Skipping the data source definition that was explained in the Usage portion of documentation, we can see that information is extracted from my_string:

#extract data from my_string using the template
my_template.extract(my_string)

After extracting the data from my_string using my_template, you can now access the variables that belong to "MyAwesomeTemplate" by accessing my_template["variables"]["MyAwesomeTemplate"]. However, to access the variables that belong to "MyInnerTemplate", you must use:

my_template["templates"]["MyInnerTemplate"]["variables"]

This is because my_template["templates"] is a dictionary of template names to template objects. Therefore, to access the variables of "MyInnerTemplate", you use my_template["templates"]["MyInnerTemplate"] to get the template object, and then get a variable you access it through ...["variables"]["VARIABLE_NAME"].... For example:

#get template object:
inner_template = my_template["templates"]["MyInnerTemplate"]
#get template variables
inner_template_variables = inner_template["variables"]

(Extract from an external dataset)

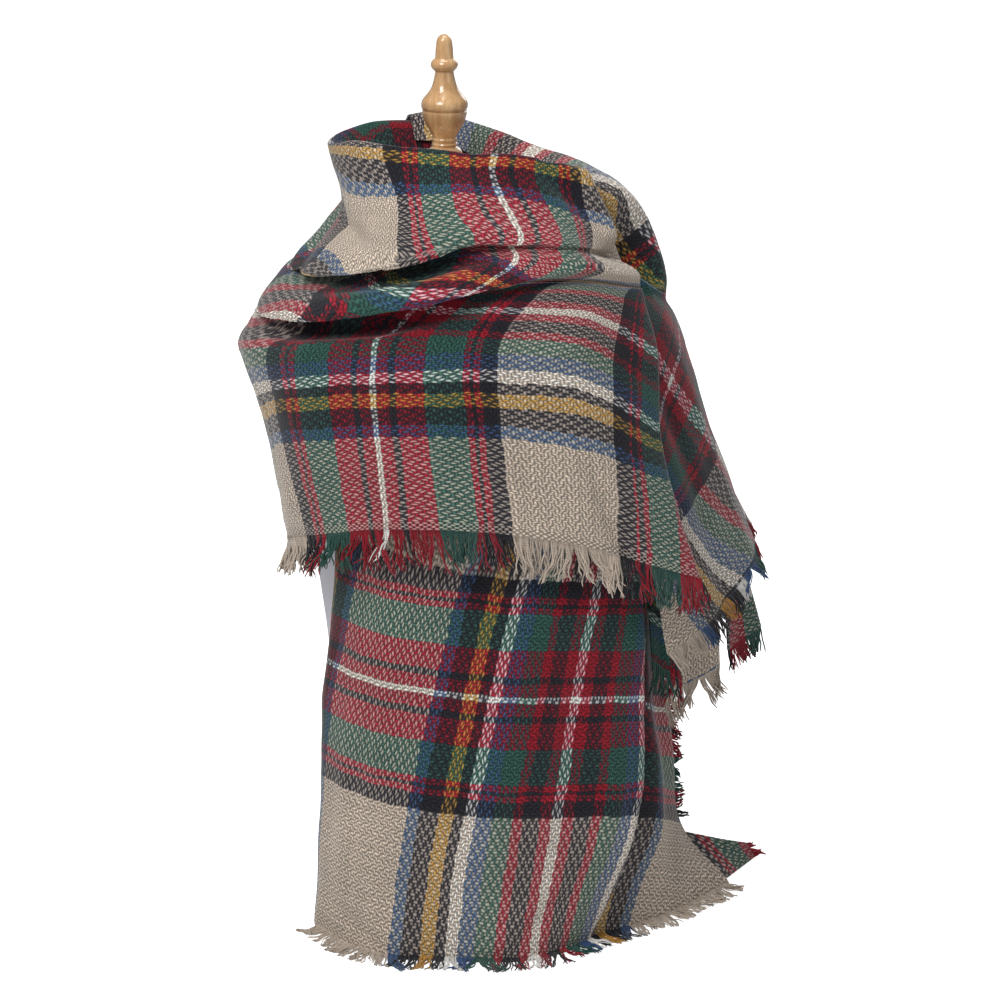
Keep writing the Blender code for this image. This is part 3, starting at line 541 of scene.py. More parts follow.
# ---------------------------------------------------------------- stretches of cloth
@dataclass
class Stretch:
    """A grid of points in mm on a cloth's face, and each point's thread coordinates."""

    points: np.ndarray
    threads: np.ndarray
    rows: np.ndarray
    columns: np.ndarray

    @property
    def normals(self):
        return face_normals(self.points)

    def at(self, grid, columns, rows):
        """Values of one of the grids at fractional columns and rows."""
        x = np.interp(columns, self.columns, np.arange(len(self.columns)))
        y = np.interp(rows, self.rows, np.arange(len(self.rows)))
        i = np.clip(y.astype(int), 0, len(self.rows) - 2)
        j = np.clip(x.astype(int), 0, len(self.columns) - 2)
        v, u = (y - i)[:, None], (x - j)[:, None]
        low = grid[i, j] * (1 - u) + grid[i, j + 1] * u
        high = grid[i + 1, j] * (1 - u) + grid[i + 1, j + 1] * u
        return low * (1 - v) + high * v

    def creased(self, creases):
        """Pushes soft troughs and ridges into the face along listed paths."""
        flat = self.points.reshape(-1, 3)
        push = np.zeros(len(flat))
        for _, path, width, depth in creases:
            share = np.linspace(0, 1, CREASE_SAMPLES)
            path = weights(range(len(path)), share * (len(path) - 1)) @ np.array(path, float)
            spine = self.at(self.points, path[:, 0], path[:, 1])
            best = np.full(len(flat), np.inf)
            place = np.zeros(len(flat))
            for point, t in zip(spine, share):
                distance = ((flat - point) ** 2).sum(1)
                nearer = distance < best
                best[nearer] = distance[nearer]
                place[nearer] = t
            ends_at_hem = path[-1, 1] >= self.rows[-1]
            fade = np.sin(np.pi * (place / 2 if ends_at_hem else place)) ** CREASE_FADE
            push -= depth * fade * np.exp(-best / width**2)
        self.points = self.points + (push[:, None] * self.normals.reshape(-1, 3)).reshape(self.points.shape)
        return self

    def waved(self):
        """Adds the slow waves of hanging cloth."""
        draw = np.random.default_rng(DRAW)
        push = np.zeros(self.points.shape[:2])
        for amplitude, along, across in CLOTH_WAVES:
            phases = draw.uniform(0, 2 * np.pi, 3)
            a = self.threads[..., 0] * 2 * np.pi / along + phases[0]
            b = self.threads[..., 1] * 2 * np.pi / across + phases[1]
            push += amplitude * np.sin(a + WAVE_BEND * np.sin(b + phases[2])) * np.cos(b)
        self.points = self.points + push[..., None] * self.normals
        return self


def ring_stretch(table, knots, step, fold=None):
    """The stretch through a table of rings of radii, heights and thread coordinates."""

    def grids(columns, rows):
        radius, height = (blend([row[k] for row in table], rows, knots, columns) for k in (1, 2))
        weft, warp = (blend([row[k] for row in table], rows, knots, columns, fold) for k in (3, 4))
        turn = np.radians(columns)[None, :]
        points = np.stack([radius * np.sin(turn), -radius * np.cos(turn), height], -1)
        return points, np.stack([warp, weft], -1)

    coarse = grids(np.array(knots, float), range(len(table)))[0]
    down = np.linalg.norm(np.diff(coarse, axis=0), axis=-1).mean(1)
    radius = np.linalg.norm(coarse[..., :2], axis=-1).mean()
    round_lengths = np.radians(np.diff(knots)) * radius
    rows = refined(range(len(table)), down, step)
    columns = refined(knots, round_lengths, step)
    points, threads = grids(columns, rows)
    return Stretch(points, threads, rows, columns)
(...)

To help aid in templating, pyplate provides utility functions to manipulate data object attributes inside of a template. These functions are:

• pyplate.FSeek: pyplate.FSeek allows you to seek a specific offset when the template is being defined. for example:

  #define the template
  my_template = pyplate.template(name="MyTemplate")(
    (pyplate.CHAR)(name="MyChar"),
    (pyplate.FSeek)(1),
    (pyplate.CHAR)(name="MyChar2")
  )
  
  #define data source
  my_string = pyplate.String("hello")
  
  #extract data into template
  my_template.extract(my_string)

  This will result in the variables "MyChar" and "MyChar2" equal "h" and "l" respectively.